Her face is immobile as she speaks in that soothingly soft voice about her new autobiography, Miss Peggy Lee, her new album, Peggy Lee Sings the Blues (nominated for a Grammy) or her return engagement to the Ballroom, where she is appearing through February 18. Her lips occasionally turn up into a smile, but it is a pair of Scandinavian blue eyes that register all the emotion, flashing with wit or anger or thoughtfulness, as when she responds to the inevitable question: What gives a white singer the right to sing the blues?

“I don’t think the suffering that gives life and depth to the blues is a question of color,” adding that among the influences of her life was jazz great Maxine Sullivan. “Under the skin, we’re all the same.”

Peggy Lee’s life, like her music, has been a mixture of light and dark shadows. She has that rare, mystifying ability to take her audiences into another world altogether. It’s not surprising, then, that she says she has always created imaginary worlds for herself since she was a little girl “talking to crocuses” in her native North Dakota, latter setting these worlds to music in more than 60 albums.
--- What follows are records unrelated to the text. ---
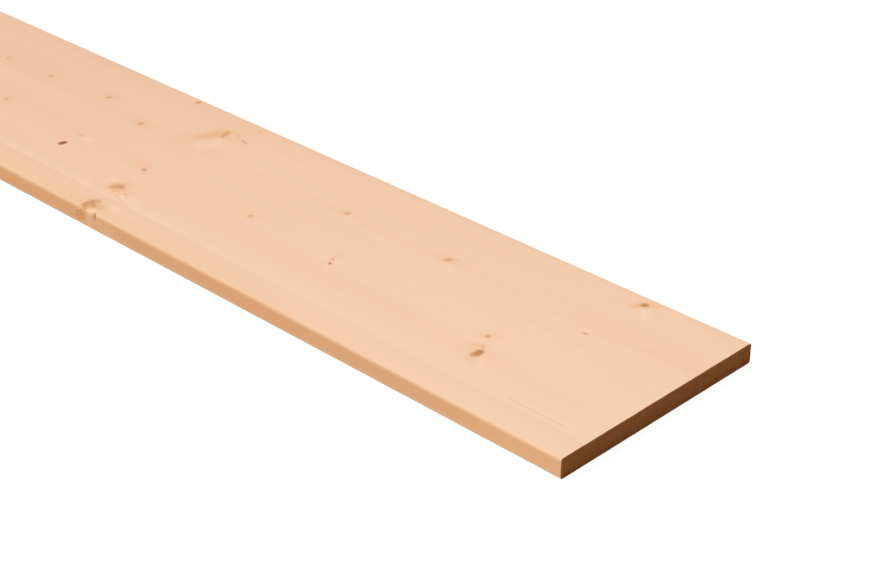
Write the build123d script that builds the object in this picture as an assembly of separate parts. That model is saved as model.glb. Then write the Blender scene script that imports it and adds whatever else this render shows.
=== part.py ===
from build123d import *
import os

# A planed softwood board, sawn from one piece and lying flat.
# Millimetres. X runs along the grain, Y across the width, +Z up.
# The origin is the middle of the underside.

# Driving dimensions
LENGTH = 2000.0
WIDTH = 225.0
THICKNESS = 18.0
ARRIS_RADIUS = 2.0  # the easing of the four long edges; the sawn ends stay sharp


def board_section():
    """The planed section, standing on Z = 0 and centred on Y = 0."""
    return Plane.YZ * Pos(0, THICKNESS / 2) * RectangleRounded(WIDTH, THICKNESS, ARRIS_RADIUS)


def plank():
    """The section carried along the grain, half its length each way from X = 0."""
    return extrude(board_section(), amount=LENGTH / 2, both=True)


SUB_PARTS = {
    "plank": plank,
}

os.makedirs("parts", exist_ok=True)
for node, make in SUB_PARTS.items():
    export_step(make(), f"parts/{node}.step")
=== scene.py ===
import math
from collections import namedtuple
from functools import partial, reduce

import bpy
import numpy as np
from mathutils import Matrix, Vector
from mathutils.geometry import delaunay_2d_cdt


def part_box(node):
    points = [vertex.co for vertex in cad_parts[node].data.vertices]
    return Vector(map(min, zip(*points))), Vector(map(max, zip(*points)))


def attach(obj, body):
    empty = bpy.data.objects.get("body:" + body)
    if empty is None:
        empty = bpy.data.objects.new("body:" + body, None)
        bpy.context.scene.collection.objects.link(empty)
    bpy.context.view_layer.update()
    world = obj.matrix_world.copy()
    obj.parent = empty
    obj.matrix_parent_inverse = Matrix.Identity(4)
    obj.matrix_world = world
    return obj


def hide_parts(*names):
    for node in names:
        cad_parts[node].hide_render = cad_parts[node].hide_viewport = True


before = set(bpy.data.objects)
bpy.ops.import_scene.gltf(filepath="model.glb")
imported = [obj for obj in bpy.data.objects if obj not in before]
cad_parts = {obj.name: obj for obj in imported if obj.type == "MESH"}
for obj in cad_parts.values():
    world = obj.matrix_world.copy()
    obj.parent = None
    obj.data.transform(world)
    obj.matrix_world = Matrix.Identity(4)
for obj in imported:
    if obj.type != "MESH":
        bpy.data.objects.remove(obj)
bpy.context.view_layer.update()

# A planed spruce board lying flat. Lengths are in millimetres until the mesh is written in metres.
# X runs along the grain towards the near end, Y across the width, Z up from the underside.

# A millimetre in metres, and the decimals of one to which places are rounded, so that equal ones meet
MM = 0.001
DECIMALS = 3
low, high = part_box("plank")
LENGTH, WIDTH, THICKNESS = (round(side / MM, DECIMALS) for side in high - low)
TOP = THICKNESS
HALF_LENGTH = LENGTH / 2
HALF_WIDTH = WIDTH / 2
ARRIS_RADIUS = 2.0
FLAT_HALF_WIDTH = HALF_WIDTH - ARRIS_RADIUS

# How near to a face or an end a vertex is that lies on it
TOUCH = 0.01


# The tree

# Its pith runs along the board, below it and nearer the front edge
PITH_Y = -77.0
PITH_Z = -46.0

# A branch is this share as thick at the pith as at the top face, and thickens on a little beyond the face
BRANCH_ROOT = 0.3
BRANCH_LONGEST = 1.2

# How far a knot is felt along the grain, in its half lengths
KNOT_REACH = 5

# Knots, each a branch from the pith, given where it meets the top face: its half sizes there along and
# across the grain, how far it leans towards +X for each mm outwards, the strength of its brown heart and
# of its brown rim, how red and how gold it is, and how strongly it tints the wood round it
Knot = namedtuple("Knot", "x y along across lean heart rim red gold halo")
KNOTS = [
    # The whorl that shows
    Knot(331.5, 105.3, 2.7, 3.0, 0.10, 0.74, 0.0, 0.80, 0.60, 0.20),
    Knot(400.5, 67.0, 8.5, 20.0, 0.40, 0.0, 0.0, 0.62, 0.66, 0.20),
    Knot(406.8, 77.0, 5.0, 8.5, -0.10, 0.30, 0.0, 0.50, 1.30, 0.10),
    Knot(312.3, -44.2, 3.2, 4.4, 0.05, 2.05, 0.1, 0.65, 1.35, 0.10),
    Knot(413.6, -26.3, 2.0, 2.0, 0.10, 1.00, 0.0, 0.35, 0.40, 0.25),
    Knot(424.5, -65.0, 7.5, 8.5, 0.15, 0.20, 0.0, 0.35, 0.45, 0.25),
    Knot(435.0, -102.8, 7.4, 9.8, 0.10, 0.33, 0.06, 0.28, 0.50, 0.25),
    # Single small knots of the same stretch
    Knot(258, 51.5, 3.2, 3.9, 0.10, 0.42, 0.0, 0.25, 0.55, 0.40),
    Knot(173, 42.5, 2.9, 3.6, 0.10, 0.20, 0.0, 0.45, 0.25, 0.30),
    Knot(331, 34.5, 3.2, 3.9, 0.10, 0.36, 0.0, 0.35, 0.85, 0.45),
    Knot(102, 40.5, 2.6, 3.2, 0.10, 0.26, 0.0, 0.30, 0.22, 0.30),
    Knot(188, -21.5, 2.6, 3.4, 0.10, 0.24, 0.0, 0.32, 0.60, 0.30),
    # Between the whorl and the near end
    Knot(612.4, 43.3, 3.1, 3.8, 0.10, 0.28, 0.0, 0.45, 0.18, 0.40),
    Knot(735, 44.3, 3.8, 4.2, 0.10, 0.28, 0.0, 0.60, 0.62, 0.35),
    Knot(555, -19.5, 2.8, 3.4, 0.10, 0.28, 0.0, 0.38, 0.28, 0.35),
    Knot(902.5, 100.0, 3.9, 3.7, 0.10, 0.93, 0.0, 0.40, 1.40, 0.35),
    Knot(897.5, 32.5, 3.3, 1.9, 0.10, 0.30, 0.0, 0.40, 0.68, 0.10),
    Knot(845.4, -24.2, 2.8, 2.9, 0.10, 0.36, 0.0, 0.42, 0.50, 0.35),
    Knot(857.1, -48.4, 3.7, 5.9, 0.05, 0.80, 0.1, 0.50, 0.95, 0.25),
    # The part of the board that the photo cuts off
    Knot(-118, -88, 5.2, 6.0, 0.20, 0.28, 0.06, 0.30, 0.50, 0.35),
    Knot(-96, -34, 6.8, 7.8, 0.20, 0.26, 0.05, 0.35, 0.45, 0.35),
    Knot(-84, 22, 3.1, 3.8, 0.20, 1.15, 0.1, 0.35, 0.75, 0.20),
    Knot(-131, 84, 6.0, 14.0, 0.40, 0.10, 0.0, 0.55, 0.70, 0.30),
    Knot(-42, 60, 1.8, 1.9, 0.10, 0.30, 0.0, 0.30, 0.30, 0.20),
    Knot(-214, 8, 2.0, 2.1, 0.10, 0.30, 0.0, 0.35, 0.25, 0.20),
    Knot(-263, -61, 3.6, 4.4, 0.10, 1.40, 0.2, 0.40, 0.85, 0.20),
    Knot(-297, 91, 2.2, 2.4, 0.10, 0.38, 0.0, 0.30, 0.45, 0.20),
    Knot(-352, 37, 1.9, 2.0, 0.10, 0.28, 0.0, 0.35, 0.20, 0.20),
    Knot(-404, -99, 2.5, 2.6, 0.10, 0.50, 0.0, 0.40, 0.50, 0.20),
    Knot(-446, -18, 1.7, 1.8, 0.10, 0.28, 0.0, 0.25, 0.35, 0.20),
    Knot(-489, 69, 2.8, 3.1, 0.10, 0.38, 0.0, 0.45, 0.60, 0.20),
    Knot(-598, -71, 7.6, 8.4, 0.20, 0.28, 0.06, 0.35, 0.55, 0.35),
    Knot(-612, -9, 4.2, 5.0, 0.20, 1.45, 0.2, 0.40, 0.90, 0.20),
    Knot(-627, 49, 6.4, 11.0, 0.40, 0.12, 0.0, 0.50, 0.80, 0.30),
    Knot(-585, 102, 3.0, 3.3, 0.10, 0.70, 0.0, 0.50, 0.70, 0.25),
    Knot(-702, -42, 1.8, 1.9, 0.10, 0.30, 0.0, 0.30, 0.30, 0.20),
    Knot(-741, 78, 2.2, 2.4, 0.10, 0.32, 0.0, 0.45, 0.55, 0.20),
    Knot(-796, 12, 3.3, 4.2, 0.10, 0.90, 0.2, 0.45, 0.85, 0.25),
    Knot(-829, -93, 2.1, 2.2, 0.10, 0.38, 0.0, 0.30, 0.40, 0.20),
    Knot(-883, 44, 1.9, 2.0, 0.10, 0.30, 0.0, 0.35, 0.25, 0.20),
    Knot(-931, -57, 3.8, 4.3, 0.10, 0.62, 0.2, 0.45, 0.75, 0.25),
]

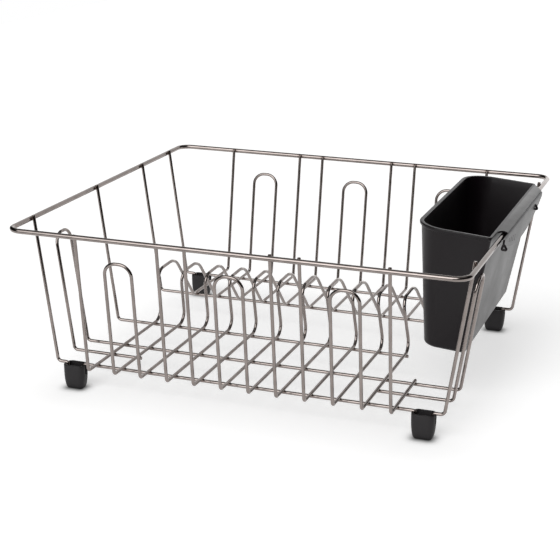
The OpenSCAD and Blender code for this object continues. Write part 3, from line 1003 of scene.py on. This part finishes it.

Does she ever have trouble re-entering the real world from her imaginary ones? “It’s a little difficult to describe in words, but it’s not two different worlds. It’s one,” she says. “I think that I’m pretty much of a realist. I’m practical.”

An example of the practical Peg is her $25 million lawsuit with Walt Disney Productions over the 1955 classic Lady and the Tramp. Lee wrote the lyrics and some songs and was the voice of two cats (Si and Am), one dog (the sexy canine jilted by Tramp), and one human (Darling); she got about $4,000. Videocassette sales alone have topped $175 million.

“It’s going fine,” she says. “There are so many questions to dig up answers to, and a lot of time has transpired since the contract. I know what I have that exists,” she adds confidently. “I know it’s just a matter of time.”

She recently watched the film again after many years and was pleased that her lyrics had not dated and proud that one of the character is named “Peg.” “Walt asked if I’d mind,” she recalls. “I thought it was quite an honor. I think Peg will be around for a while.”